Request
Locate the line bearing "Write the build123d" in the material below, then reproduce it and each following line up to and including the line bearing "head_flat_edge_round = 0.4".

Supplied material

----------------

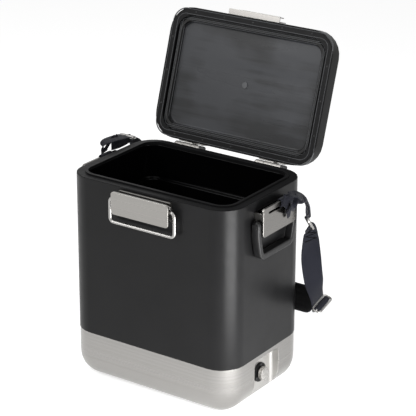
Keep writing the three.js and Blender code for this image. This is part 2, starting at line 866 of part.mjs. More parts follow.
function makeSideBracket() {
  const bottom = bracketTop - bracketHeight;
  const wallNear = sideFace + fit;
  const webZ = [bottom + webBottomRise, bracketTop - webTopDrop];
  const rim = 2 * bracketSheet;
  const pan = cut(
    alongX(
      roundedRect(bracketWidth, bracketHeight, bracketCorner, 0, bracketMiddle),
      bracketFace - bracketEdge,
      bracketFace,
    ),
    alongX(
      roundedRect(bracketWidth - rim, bracketHeight - rim, bracketCorner - bracketSheet, 0, bracketMiddle),
      bracketFace - bracketEdge - overrun,
      bracketFace - bracketSheet,
    ),
    alongX(
      roundedRect(bracketSlotWidth, bracketSlotHeight, bracketSlotHeight / 2, 0, bracketSlotZ),
      bracketFace - bracketEdge,
      bracketFace + overrun,
    ),
  );
  const webs = bothSides(webIn, webOut).map((y) => box([wallNear, bracketFace - bracketSheet / 2], y, webZ));
  return cut(
    join(pan, box([wallNear, wallNear + bracketWallSheet], [-webOut, webOut], webZ), ...webs),
    rod([handlePivotX, -webOut, handlePivotHeight], [handlePivotX, webOut, handlePivotHeight], handlePinRadius + running),
  );
}

function makeHandle() {
  const inner = sideFace + handleInnerReach;
  const outer = inner + handleDepth;
  const topZ = handlePivotHeight + handleTopRadius;
  const lowOut = legOut - handleDraw;
  const cornerZ = handleBottom + handleCorner;
  const innerCorner = Math.max(handleCorner - handleLeg, sliver);
  const innerBottom = handleBottom + handleBar;
  const lowIn = lowOut - handleLeg;
  const outline = new THREE.Shape();
  outline.moveTo(legOut, topZ);
  outline.lineTo(legIn, topZ);
  outline.lineTo(legIn, handleShoulder);
  outline.lineTo(lowIn, innerBottom + innerCorner);
  outline.absarc(lowIn - innerCorner, innerBottom + innerCorner, innerCorner, 0, -Math.PI / 2, true);
  outline.absarc(-lowIn + innerCorner, innerBottom + innerCorner, innerCorner, -Math.PI / 2, -Math.PI, true);
  outline.lineTo(-legIn, handleShoulder);
  outline.lineTo(-legIn, topZ);
  outline.lineTo(-legOut, topZ);
  outline.lineTo(-legOut, handleShoulder);
  outline.lineTo(-lowOut, cornerZ);
  outline.absarc(-lowOut + handleCorner, cornerZ, handleCorner, Math.PI, Math.PI * 1.5);
  outline.absarc(lowOut - handleCorner, cornerZ, handleCorner, Math.PI * 1.5, Math.PI * 2);
  outline.lineTo(legOut, handleShoulder);
  const side = new THREE.Shape();
  side.moveTo(inner + handleRim, handleBottom);
  side.lineTo(outer - handleRim, handleBottom);
  side.lineTo(outer, handleBottom + handleRim);
  side.absarc(handlePivotX, handlePivotHeight, handleTopRadius, 0, Math.PI);
  side.lineTo(inner, handleBottom + handleRim);
  const pinHole = rod(
    [handlePivotX, -legOut - overrun, handlePivotHeight],
    [handlePivotX, legOut + overrun, handlePivotHeight],
    handlePinRadius + running,
  );
  return cut(common(alongX(outline, inner, outer), alongY(side, -legOut, legOut)), pinHole);
}

function makeHandlePin(side) {
  const from = side * (webIn - handlePinHeadLength / 2);
  const head = side * (legOut + fit);
  const tip = side * (legOut + fit + handlePinHeadLength);
  return join(
    rod([handlePivotX, from, handlePivotHeight], [handlePivotX, head, handlePivotHeight], handlePinRadius),
    rod([handlePivotX, head, handlePivotHeight], [handlePivotX, tip, handlePivotHeight], handlePinHeadRadius),
  );
}

// Drain fittings

const linerSide = sideFace - linerInset - ledgeStep;
const flangeBack = pocketFloor + fit;
const flangeFace = flangeBack + drainFlangeThickness;
const sealFace = flangeFace + fit + sealThickness;
const knobBack = sealFace + fit;

function makeDrainBody() {
  const start = linerSide - fit - drainNutThickness;
  return turnedAlongX(
    [
      [start, drainBoreRadius],
      [start, drainTubeRadius],
      [flangeBack, drainTubeRadius],
      [flangeBack, drainFlangeRadius],
      [flangeFace, drainFlangeRadius],
      [flangeFace, drainBoreRadius],
      [start, drainBoreRadius],
    ],
    0,
    drainHeight,
    roundSides,
  );
}

function makeDrainNut() {
  const end = linerSide - fit;
  const start = end - drainNutThickness;
  return cut(
    rod([start, 0, drainHeight], [end, 0, drainHeight], drainNutRadius, nutSides),
    drainHole(drainTubeRadius + fit, start - overrun, end + overrun),
  );
}

function makeDrainSeal() {
  const start = flangeFace + fit;
  return cut(drainHole(sealRadius, start, sealFace), drainHole(drainBoreRadius, start - overrun, sealFace + overrun));
}

function makeDrainKnob() {
  const peak = sideFace + knobPeak;
  const neckEnd = knobBack + knobNeckLength;
  return turnedAlongX(
    [
      [knobBack - knobStemLength, 0],
      [knobBack - knobStemLength, knobStemRadius],
      [knobBack, knobStemRadius],
      [knobBack, knobNeckRadius],
      [neckEnd, knobNeckRadius],
      [neckEnd, knobRadius],
      [peak - knobCone, knobRadius],
      [peak, 0],
    ],
    0,
    drainHeight,
    roundSides,
  );
}

// Strap. Each station has a place, the direction across the webbing there and the webbing's width.
// A ring or glide has its middle and the directions of its length and depth.

const rightTabRun = [
  { at: [194, 20, 385], across: [0, 1, 0], width: 20 },
  { at: [200, 25, 388.5], across: [-0.4, 0.9, 0], width: 22 },
  { at: [203, 36, 387.5], across: [-0.7, 0.6, 0.1], width: 24 },
  { at: [204.5, 49, 381], across: [-0.9, 0.3, 0.1], width: 26 },
  { at: [205.3, 60, 371.5], across: [-1, 0.1, 0], width: 28 },
  { at: [205.8, 68.5, 358], across: [-0.95, 0.2, 0.1], width: 27 },
  { at: [206, 73, 343], across: [-0.7, 0.6, 0.4], width: 24 },
  { at: [206.45, 75.5, 334.3], across: [-0.6, 0.7, 0.5], width: 20 },
];

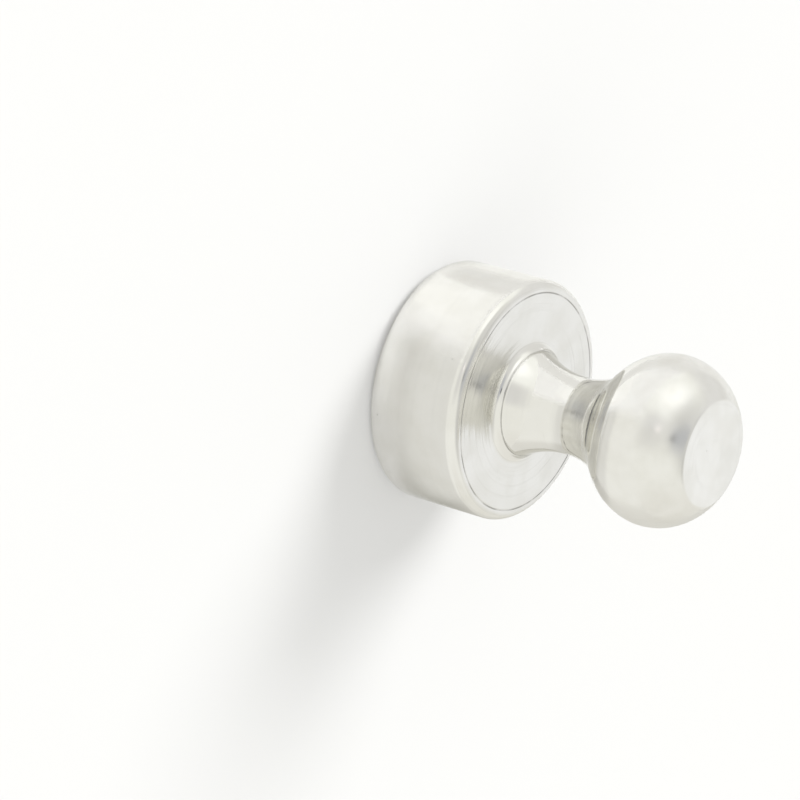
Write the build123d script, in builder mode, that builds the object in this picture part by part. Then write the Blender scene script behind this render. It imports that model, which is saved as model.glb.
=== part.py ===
from build123d import *
import os
from math import acos, degrees, sqrt

os.makedirs("parts", exist_ok=True)

# A magnetic push pin: a turned, nickel-plated steel body with a plated disc magnet glued
# into the pocket of its foot. It stands on its foot, with the pin's axis on Z and the
# origin at the centre of the face that holds to a steel board.

# Driving dimensions in millimetres

# The disc magnet and the pocket that holds it
magnet_diameter = 9.8
magnet_thickness = 4.0
magnet_edge_round = 0.4
magnet_back_chamfer = 0.3
magnet_clearance = 0.2
pocket_floor_thickness = 1.25

# The rim round the pocket: an outer round, a narrow flat land and a chamfered inner edge
rim_outer_round = 0.6
rim_land_width = 0.1
rim_inner_chamfer = 0.2
shoulder_edge_round = 0.5

# The waisted neck, from the foot's shoulder to where it runs into the head
neck_root_diameter = 5.7
neck_root_round = 0.6
waist_diameter = 3.84
waist_above_foot = 2.95
waist_to_head = 2.3
neck_top_diameter = 5.2
neck_top_round = 1.2

# The head, an ellipse in section with its end faced off flat
head_diameter = 8.4
head_half_height = 3.5
head_flat_diameter = 5.2
head_flat_edge_round = 0.4

# Worked out from the driving dimensions
pocket_radius = magnet_diameter / 2 + magnet_clearance
foot_radius = pocket_radius + rim_inner_chamfer + rim_land_width + rim_outer_round
foot_height = magnet_thickness + pocket_floor_thickness
waist_height = foot_height + waist_above_foot
neck_top_height = waist_height + waist_to_head

# The head's ellipse stands on the top of the neck. Its arc starts there and ends at the flat.
neck_width_share = neck_top_diameter / head_diameter
flat_width_share = head_flat_diameter / head_diameter
head_centre_height = neck_top_height + head_half_height * sqrt(1 - neck_width_share**2)
neck_angle = degrees(acos(neck_width_share))
flat_angle = degrees(acos(flat_width_share))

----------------

Right answer
Write the build123d script, in builder mode, that builds the object in this picture part by part. Then write the Blender scene script behind this render. It imports that model, which is saved as model.glb.
=== part.py ===
from build123d import *
import os
from math import acos, degrees, sqrt

os.makedirs("parts", exist_ok=True)

# A magnetic push pin: a turned, nickel-plated steel body with a plated disc magnet glued
# into the pocket of its foot. It stands on its foot, with the pin's axis on Z and the
# origin at the centre of the face that holds to a steel board.

# Driving dimensions in millimetres

# The disc magnet and the pocket that holds it
magnet_diameter = 9.8
magnet_thickness = 4.0
magnet_edge_round = 0.4
magnet_back_chamfer = 0.3
magnet_clearance = 0.2
pocket_floor_thickness = 1.25

# The rim round the pocket: an outer round, a narrow flat land and a chamfered inner edge
rim_outer_round = 0.6
rim_land_width = 0.1
rim_inner_chamfer = 0.2
shoulder_edge_round = 0.5

# The waisted neck, from the foot's shoulder to where it runs into the head
neck_root_diameter = 5.7
neck_root_round = 0.6
waist_diameter = 3.84
waist_above_foot = 2.95
waist_to_head = 2.3
neck_top_diameter = 5.2
neck_top_round = 1.2

# The head, an ellipse in section with its end faced off flat
head_diameter = 8.4
head_half_height = 3.5
head_flat_diameter = 5.2
head_flat_edge_round = 0.4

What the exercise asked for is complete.